• _Request_: Your task is to reproduce word for word the lines running from the line containing "Keep writing the" to the line containing "return gaze, along, np.cross(gaze, along)", inclusive. Nothing else belongs in the answer.

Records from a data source
------------------------------------

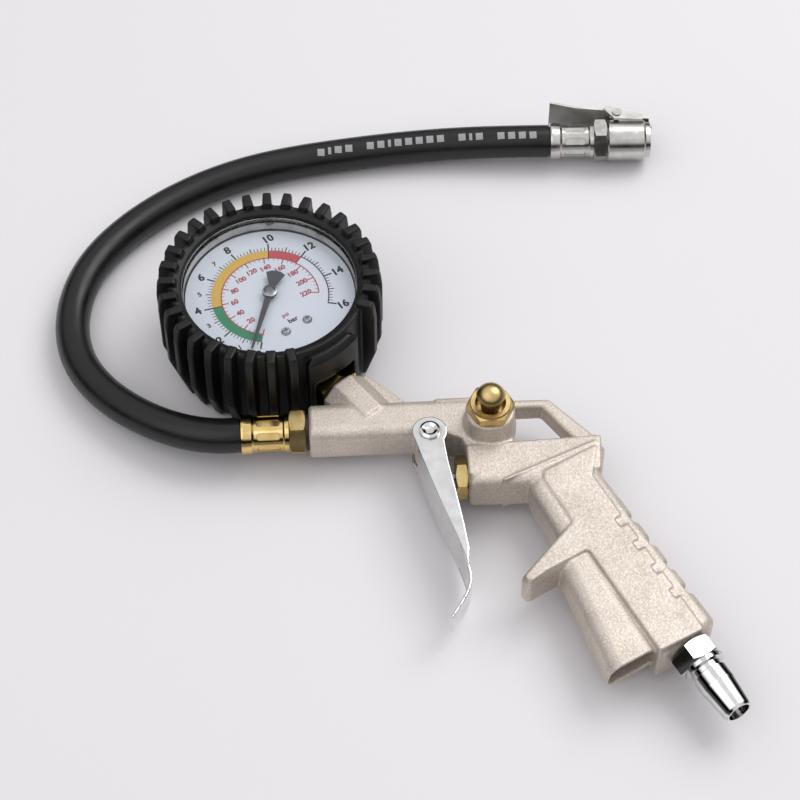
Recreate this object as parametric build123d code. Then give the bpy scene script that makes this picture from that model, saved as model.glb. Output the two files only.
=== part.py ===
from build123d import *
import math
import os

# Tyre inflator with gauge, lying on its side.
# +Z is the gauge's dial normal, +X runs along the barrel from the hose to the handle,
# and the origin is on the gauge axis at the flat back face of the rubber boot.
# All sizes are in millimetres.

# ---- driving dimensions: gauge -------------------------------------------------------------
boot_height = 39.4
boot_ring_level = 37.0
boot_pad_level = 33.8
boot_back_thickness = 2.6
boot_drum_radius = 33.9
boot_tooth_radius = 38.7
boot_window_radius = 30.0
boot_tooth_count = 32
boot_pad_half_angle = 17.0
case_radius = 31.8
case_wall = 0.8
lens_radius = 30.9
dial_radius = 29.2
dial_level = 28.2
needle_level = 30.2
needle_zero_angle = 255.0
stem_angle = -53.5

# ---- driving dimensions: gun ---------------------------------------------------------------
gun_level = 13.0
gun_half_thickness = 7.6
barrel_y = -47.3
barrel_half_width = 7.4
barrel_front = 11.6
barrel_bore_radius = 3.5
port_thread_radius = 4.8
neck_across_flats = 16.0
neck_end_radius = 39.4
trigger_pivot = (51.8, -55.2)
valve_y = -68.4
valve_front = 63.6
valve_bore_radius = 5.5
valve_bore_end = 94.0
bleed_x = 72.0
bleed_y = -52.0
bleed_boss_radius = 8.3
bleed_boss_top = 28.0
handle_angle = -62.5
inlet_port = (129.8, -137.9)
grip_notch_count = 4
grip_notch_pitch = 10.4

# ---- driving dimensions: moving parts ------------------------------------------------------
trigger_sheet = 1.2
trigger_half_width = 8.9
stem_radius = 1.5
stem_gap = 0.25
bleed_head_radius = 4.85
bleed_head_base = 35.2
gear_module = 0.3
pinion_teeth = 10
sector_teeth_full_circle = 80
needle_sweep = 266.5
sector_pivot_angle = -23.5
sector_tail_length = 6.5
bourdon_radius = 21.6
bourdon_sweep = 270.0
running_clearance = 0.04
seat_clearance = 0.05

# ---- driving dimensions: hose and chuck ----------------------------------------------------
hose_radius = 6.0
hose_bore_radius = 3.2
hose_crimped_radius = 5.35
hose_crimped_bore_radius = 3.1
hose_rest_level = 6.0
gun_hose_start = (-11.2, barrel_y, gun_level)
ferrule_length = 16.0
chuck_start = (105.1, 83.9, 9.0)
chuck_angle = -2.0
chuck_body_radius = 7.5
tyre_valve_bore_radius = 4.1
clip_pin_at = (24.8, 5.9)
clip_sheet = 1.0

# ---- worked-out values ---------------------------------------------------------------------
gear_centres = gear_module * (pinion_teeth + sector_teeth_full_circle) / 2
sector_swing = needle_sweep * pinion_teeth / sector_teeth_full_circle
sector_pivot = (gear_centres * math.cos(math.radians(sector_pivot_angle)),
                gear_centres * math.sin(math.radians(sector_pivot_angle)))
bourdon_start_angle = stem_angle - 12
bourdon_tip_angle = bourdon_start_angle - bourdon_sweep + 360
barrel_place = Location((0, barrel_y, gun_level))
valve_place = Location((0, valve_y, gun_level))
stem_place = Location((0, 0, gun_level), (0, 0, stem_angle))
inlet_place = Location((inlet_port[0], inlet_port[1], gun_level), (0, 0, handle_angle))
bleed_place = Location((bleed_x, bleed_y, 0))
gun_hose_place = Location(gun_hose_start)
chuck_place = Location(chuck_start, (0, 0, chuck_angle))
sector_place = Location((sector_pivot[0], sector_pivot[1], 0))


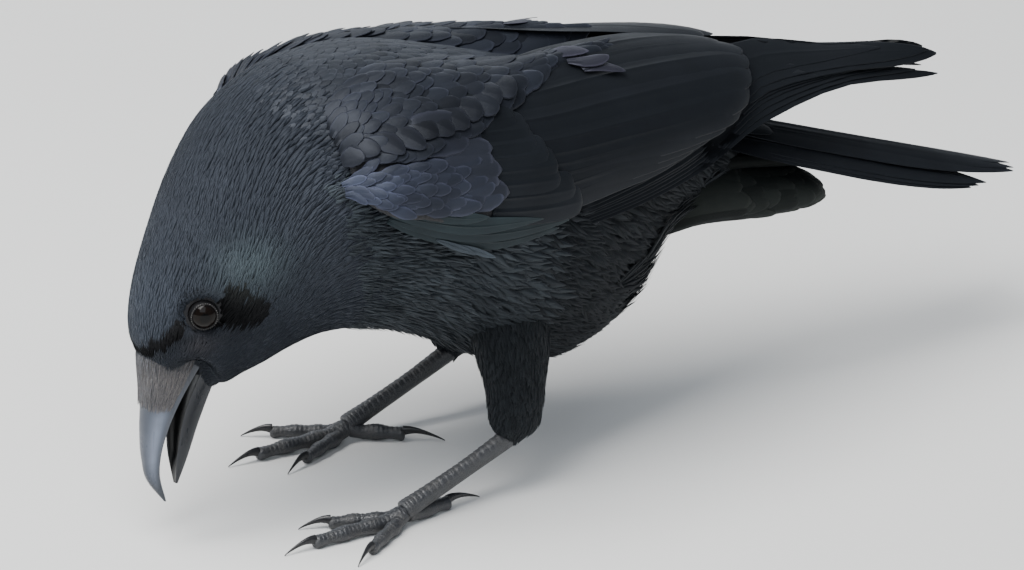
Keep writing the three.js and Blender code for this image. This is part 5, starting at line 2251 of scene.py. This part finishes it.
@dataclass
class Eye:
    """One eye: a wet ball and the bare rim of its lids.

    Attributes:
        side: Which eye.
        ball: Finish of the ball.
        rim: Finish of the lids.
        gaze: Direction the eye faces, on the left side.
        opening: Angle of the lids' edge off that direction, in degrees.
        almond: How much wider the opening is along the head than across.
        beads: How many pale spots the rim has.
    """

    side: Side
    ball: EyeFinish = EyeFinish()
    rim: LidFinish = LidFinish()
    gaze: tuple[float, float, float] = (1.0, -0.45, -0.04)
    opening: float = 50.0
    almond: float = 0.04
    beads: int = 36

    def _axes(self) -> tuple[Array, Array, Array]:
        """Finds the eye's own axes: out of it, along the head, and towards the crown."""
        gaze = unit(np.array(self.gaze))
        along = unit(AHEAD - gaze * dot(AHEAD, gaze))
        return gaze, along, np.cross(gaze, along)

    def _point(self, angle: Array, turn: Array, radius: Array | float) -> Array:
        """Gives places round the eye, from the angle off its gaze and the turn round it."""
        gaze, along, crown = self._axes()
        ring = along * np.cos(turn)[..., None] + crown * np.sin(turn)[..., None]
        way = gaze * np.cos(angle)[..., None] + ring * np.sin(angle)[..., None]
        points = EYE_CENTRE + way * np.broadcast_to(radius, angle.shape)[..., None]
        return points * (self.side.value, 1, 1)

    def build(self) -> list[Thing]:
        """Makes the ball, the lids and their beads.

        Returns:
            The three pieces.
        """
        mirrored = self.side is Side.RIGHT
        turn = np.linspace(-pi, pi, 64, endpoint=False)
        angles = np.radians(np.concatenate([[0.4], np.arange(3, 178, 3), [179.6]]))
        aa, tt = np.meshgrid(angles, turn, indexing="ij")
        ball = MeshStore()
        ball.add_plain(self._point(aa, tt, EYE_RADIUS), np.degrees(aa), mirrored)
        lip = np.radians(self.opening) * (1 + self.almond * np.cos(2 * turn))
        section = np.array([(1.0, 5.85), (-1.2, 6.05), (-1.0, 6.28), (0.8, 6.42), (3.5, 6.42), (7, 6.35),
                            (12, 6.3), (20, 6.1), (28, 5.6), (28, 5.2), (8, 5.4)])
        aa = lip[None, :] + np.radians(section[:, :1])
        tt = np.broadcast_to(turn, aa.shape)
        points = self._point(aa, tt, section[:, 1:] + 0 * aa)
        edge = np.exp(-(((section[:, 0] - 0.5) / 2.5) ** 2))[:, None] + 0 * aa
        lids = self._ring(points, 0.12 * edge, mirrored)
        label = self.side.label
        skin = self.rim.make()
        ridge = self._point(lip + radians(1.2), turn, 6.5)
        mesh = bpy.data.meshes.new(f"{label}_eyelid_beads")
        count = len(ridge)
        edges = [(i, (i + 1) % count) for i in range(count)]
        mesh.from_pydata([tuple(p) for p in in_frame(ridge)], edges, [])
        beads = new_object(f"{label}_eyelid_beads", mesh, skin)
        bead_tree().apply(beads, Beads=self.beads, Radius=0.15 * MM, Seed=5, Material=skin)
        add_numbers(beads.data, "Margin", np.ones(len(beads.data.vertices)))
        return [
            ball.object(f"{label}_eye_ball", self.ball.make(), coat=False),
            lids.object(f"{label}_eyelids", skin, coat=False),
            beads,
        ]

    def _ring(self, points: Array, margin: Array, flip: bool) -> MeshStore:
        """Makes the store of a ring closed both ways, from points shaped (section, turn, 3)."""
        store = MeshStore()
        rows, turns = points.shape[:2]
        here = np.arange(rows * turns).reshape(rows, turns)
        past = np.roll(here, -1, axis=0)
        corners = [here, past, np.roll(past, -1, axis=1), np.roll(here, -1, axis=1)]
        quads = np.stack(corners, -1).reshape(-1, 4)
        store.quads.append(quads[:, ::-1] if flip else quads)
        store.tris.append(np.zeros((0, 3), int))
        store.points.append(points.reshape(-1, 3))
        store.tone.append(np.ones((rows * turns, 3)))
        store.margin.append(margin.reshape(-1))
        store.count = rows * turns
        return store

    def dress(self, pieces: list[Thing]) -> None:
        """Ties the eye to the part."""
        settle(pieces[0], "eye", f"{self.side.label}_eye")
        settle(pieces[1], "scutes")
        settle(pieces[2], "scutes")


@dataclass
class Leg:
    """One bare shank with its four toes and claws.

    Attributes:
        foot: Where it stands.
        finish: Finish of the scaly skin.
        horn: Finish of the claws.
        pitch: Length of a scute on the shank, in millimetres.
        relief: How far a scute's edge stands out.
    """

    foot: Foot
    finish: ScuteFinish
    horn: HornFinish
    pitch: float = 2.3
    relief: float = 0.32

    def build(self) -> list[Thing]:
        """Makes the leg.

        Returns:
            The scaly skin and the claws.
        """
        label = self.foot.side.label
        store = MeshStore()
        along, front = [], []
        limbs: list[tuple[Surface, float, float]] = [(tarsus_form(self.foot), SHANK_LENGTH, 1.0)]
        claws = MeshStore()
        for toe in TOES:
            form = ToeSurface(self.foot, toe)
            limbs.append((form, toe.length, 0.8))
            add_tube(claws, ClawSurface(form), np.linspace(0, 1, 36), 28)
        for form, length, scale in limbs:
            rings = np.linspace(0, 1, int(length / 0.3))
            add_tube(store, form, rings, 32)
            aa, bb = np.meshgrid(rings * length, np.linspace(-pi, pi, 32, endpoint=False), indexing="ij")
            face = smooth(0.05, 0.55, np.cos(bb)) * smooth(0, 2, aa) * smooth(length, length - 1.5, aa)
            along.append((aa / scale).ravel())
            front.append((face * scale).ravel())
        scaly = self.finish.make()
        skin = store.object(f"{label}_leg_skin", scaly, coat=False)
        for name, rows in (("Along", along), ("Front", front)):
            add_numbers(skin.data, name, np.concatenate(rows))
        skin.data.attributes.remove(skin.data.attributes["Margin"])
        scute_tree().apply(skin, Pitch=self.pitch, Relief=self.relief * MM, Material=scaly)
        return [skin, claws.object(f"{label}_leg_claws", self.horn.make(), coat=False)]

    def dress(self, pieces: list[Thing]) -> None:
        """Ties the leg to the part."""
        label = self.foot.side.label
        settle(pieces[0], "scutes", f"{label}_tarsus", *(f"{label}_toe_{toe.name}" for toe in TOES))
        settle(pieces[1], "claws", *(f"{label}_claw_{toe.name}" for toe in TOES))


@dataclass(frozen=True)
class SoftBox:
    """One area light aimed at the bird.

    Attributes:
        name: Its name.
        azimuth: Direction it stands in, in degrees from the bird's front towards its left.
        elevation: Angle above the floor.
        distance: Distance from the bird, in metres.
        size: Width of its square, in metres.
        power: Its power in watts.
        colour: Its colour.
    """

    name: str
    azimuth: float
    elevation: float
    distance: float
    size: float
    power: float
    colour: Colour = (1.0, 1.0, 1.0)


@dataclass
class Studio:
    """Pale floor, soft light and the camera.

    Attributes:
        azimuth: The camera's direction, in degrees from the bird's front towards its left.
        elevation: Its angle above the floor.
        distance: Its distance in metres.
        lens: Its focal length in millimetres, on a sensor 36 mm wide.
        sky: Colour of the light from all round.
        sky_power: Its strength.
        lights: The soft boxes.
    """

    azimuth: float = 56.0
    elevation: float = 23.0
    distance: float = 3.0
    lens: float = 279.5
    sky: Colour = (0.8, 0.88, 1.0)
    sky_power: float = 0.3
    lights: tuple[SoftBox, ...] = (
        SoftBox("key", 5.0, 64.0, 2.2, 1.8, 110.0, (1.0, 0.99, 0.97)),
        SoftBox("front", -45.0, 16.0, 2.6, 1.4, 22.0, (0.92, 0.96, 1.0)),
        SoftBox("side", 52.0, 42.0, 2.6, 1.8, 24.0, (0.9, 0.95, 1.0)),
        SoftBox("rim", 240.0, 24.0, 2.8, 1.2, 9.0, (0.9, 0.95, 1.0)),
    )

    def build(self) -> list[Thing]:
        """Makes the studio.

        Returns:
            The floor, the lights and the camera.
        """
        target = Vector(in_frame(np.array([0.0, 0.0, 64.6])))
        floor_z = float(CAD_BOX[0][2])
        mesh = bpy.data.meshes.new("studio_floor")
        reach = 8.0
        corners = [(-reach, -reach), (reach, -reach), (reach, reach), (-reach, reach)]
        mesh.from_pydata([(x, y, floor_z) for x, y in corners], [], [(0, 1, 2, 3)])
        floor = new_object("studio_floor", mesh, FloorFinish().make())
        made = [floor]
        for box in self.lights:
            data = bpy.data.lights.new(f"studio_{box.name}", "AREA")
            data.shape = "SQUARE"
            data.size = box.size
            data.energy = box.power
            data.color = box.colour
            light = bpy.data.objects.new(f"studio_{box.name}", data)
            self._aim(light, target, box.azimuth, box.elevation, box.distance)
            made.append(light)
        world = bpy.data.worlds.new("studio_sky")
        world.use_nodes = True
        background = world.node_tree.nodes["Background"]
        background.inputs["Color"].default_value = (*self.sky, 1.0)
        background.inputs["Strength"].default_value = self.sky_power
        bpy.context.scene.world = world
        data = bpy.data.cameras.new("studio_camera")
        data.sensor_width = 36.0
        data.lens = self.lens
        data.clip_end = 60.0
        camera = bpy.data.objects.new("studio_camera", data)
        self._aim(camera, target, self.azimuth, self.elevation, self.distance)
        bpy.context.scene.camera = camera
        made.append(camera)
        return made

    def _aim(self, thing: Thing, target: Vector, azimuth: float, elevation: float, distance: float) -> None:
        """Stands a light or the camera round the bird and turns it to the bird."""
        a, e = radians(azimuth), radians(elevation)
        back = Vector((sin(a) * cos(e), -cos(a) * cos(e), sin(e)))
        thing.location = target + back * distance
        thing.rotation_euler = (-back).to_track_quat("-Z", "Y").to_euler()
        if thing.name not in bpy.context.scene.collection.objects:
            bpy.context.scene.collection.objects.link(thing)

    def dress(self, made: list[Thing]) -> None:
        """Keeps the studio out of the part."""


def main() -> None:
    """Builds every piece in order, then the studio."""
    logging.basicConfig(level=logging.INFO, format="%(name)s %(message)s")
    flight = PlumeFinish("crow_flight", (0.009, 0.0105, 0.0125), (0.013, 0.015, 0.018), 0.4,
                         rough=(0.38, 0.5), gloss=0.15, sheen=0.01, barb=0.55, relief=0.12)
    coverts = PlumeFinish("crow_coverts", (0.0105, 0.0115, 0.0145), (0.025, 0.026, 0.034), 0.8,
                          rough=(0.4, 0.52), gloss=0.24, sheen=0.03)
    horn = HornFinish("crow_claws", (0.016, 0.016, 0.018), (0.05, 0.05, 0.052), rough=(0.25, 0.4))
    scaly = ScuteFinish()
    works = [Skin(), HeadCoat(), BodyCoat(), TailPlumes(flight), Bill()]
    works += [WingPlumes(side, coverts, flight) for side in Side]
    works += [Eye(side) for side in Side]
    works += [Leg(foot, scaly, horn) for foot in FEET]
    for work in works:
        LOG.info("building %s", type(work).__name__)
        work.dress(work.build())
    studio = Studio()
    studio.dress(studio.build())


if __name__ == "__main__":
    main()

------------------------------------

• _Written response_:
Keep writing the three.js and Blender code for this image. This is part 5, starting at line 2251 of scene.py. This part finishes it.
@dataclass
class Eye:
    """One eye: a wet ball and the bare rim of its lids.

    Attributes:
        side: Which eye.
        ball: Finish of the ball.
        rim: Finish of the lids.
        gaze: Direction the eye faces, on the left side.
        opening: Angle of the lids' edge off that direction, in degrees.
        almond: How much wider the opening is along the head than across.
        beads: How many pale spots the rim has.
    """

    side: Side
    ball: EyeFinish = EyeFinish()
    rim: LidFinish = LidFinish()
    gaze: tuple[float, float, float] = (1.0, -0.45, -0.04)
    opening: float = 50.0
    almond: float = 0.04
    beads: int = 36

    def _axes(self) -> tuple[Array, Array, Array]:
        """Finds the eye's own axes: out of it, along the head, and towards the crown."""
        gaze = unit(np.array(self.gaze))
        along = unit(AHEAD - gaze * dot(AHEAD, gaze))
        return gaze, along, np.cross(gaze, along)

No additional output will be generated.